Everest startet mit Sach-, Haftpflicht- und Financial-Lines-Versicherungen. Ein Augenmerk gilt dabei der Managerhaftpflicht (Directors & Officers, D&O). „Wir sehen D&O nach wie vor als einen sehr interessanten Versicherungsmarkt an“, sagt Wiemann. Viele Anbieter hätten ihr Portfolio saniert, die Risikoqualität habe sich verbessert. „Wir glauben, dass sich der Markt in die richtige Richtung bewegt.“ Die Preise für Managerhaftpflicht sind teilweise extrem gestiegen.

Kapazitäten sind knapp

Fast alle Wettbewerber haben laut Wiemann in der D&O-Versicherung ihre angebotenen Deckungssummen gekürzt, mit Chubb hat sogar einer der Pioniere im deutschen Markt das hiesige Geschäft ganz aufgegeben. Die Makler müssen viel mehr Versicherer als früher ins Boot holen, um ein Programm mit mehreren hundert Millionen Euro Deckungssumme zu stemmen. Das schafft Raum und Bedarf für ein Start-up wie Everest mit finanziell starkem Mutterkonzern im Rücken. Bis zu 15 Mill. Euro Deckungssumme bietet der Versicherer für das Einzelrisiko. Das Unternehmen tritt in allen Sparten ausschließlich als Kapazitätsgeber auf, die Führung von Programmen übernimmt Everest bisher nicht. In der Managerhaftpflicht schreckt der Newcomer auch vor Finanzdienstleistern nicht zurück, die nur noch bei einem eingeschränkten Kreis von Anbietern D&O-Schutz einkaufen können. „Das ist ein ausgewiesenes Feld der Expertise für uns“, betonte Wiemann, der in seiner Karriere über 20 Jahre für Chubb tätig war. „Wir agieren ausgesprochen gern im Finanzdienstleistungssektor und trauen uns das zu.“

Der Track Record von Everest Insurance ist aktuell intakt. Die Schaden-Kosten-Quote ist in den vergangenen Jahren sukzessive gesunken – und trotz einer Belastung durch Hurrikan „Ian“ und roten Zahlen im dritten Quartal wies das Industrieversicherungsgeschäft der Everest-Gruppe in den ersten neun Monaten 2022 eine auskömmliche Combined Ratio von 95,9% auf. Allerdings sind diese Zahlen mit Vorsicht zu genießen, da der Trend nicht einfach auf Europa übertragbar ist: Denn bislang macht das nordamerikanische Geschäft den Löwenanteil aus.

Kleines Team in Düsseldorf

Hierzulande ist das derzeit vierköpfige Team in Düsseldorf noch sehr überschaubar.
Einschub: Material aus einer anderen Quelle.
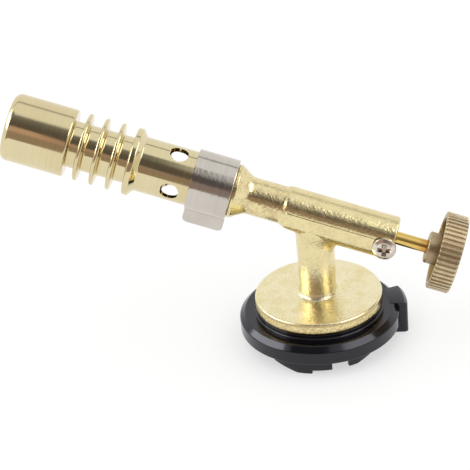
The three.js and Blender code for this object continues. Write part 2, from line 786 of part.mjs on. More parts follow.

Wiemann setzt in der Startphase ausschließlich auf sehr erfahrene Leute aus dem Markt. „Für uns besteht die große Herausforderung aktuell, qualifizierte Leute zu finden.“. Die Mannschaft soll im kommenden Jahr auf zehn Beschäftigte anwachsen.

In den Anfangswochen hat Everest Insurance vor allem Sachversicherungsrisiken gezeichnet – ein Markt, in dem die Preise derzeit stark steigen. Im vergangenen Jahr verzeichnete die gewerbliche und industrielle Sachversicherung angesichts vieler Feuerschäden und der Flutschäden an Ahr und Erft ein hohes Defizit mit einer rekordversdächtigen Combined Ratio von 146%.

Perspektivisch will Wiemann das ganze Spektrum von Everest In­surance auch in Deutschland anbieten. Dazu gehören neben Cyber oder Luftfahrt auch spezielle Nischen wie Versicherungen für M&A-Transaktionen (Warranty & Indemnity) oder Börsengänge (Prospekthaftung). „Wir sind auf dem deutschen Markt gut empfangen worden“, zeigt sich Wiemann zuversichtlich.

Auf Marktanteilsziele will er sich nicht festnageln lassen. „Wir wollen für die Kunden relevant werden.“ Wer in der Finanzbranche etwa über den Abschluss der D&O-Police nachdenke, solle Everest Insurance als Anbieter im Kopf haben.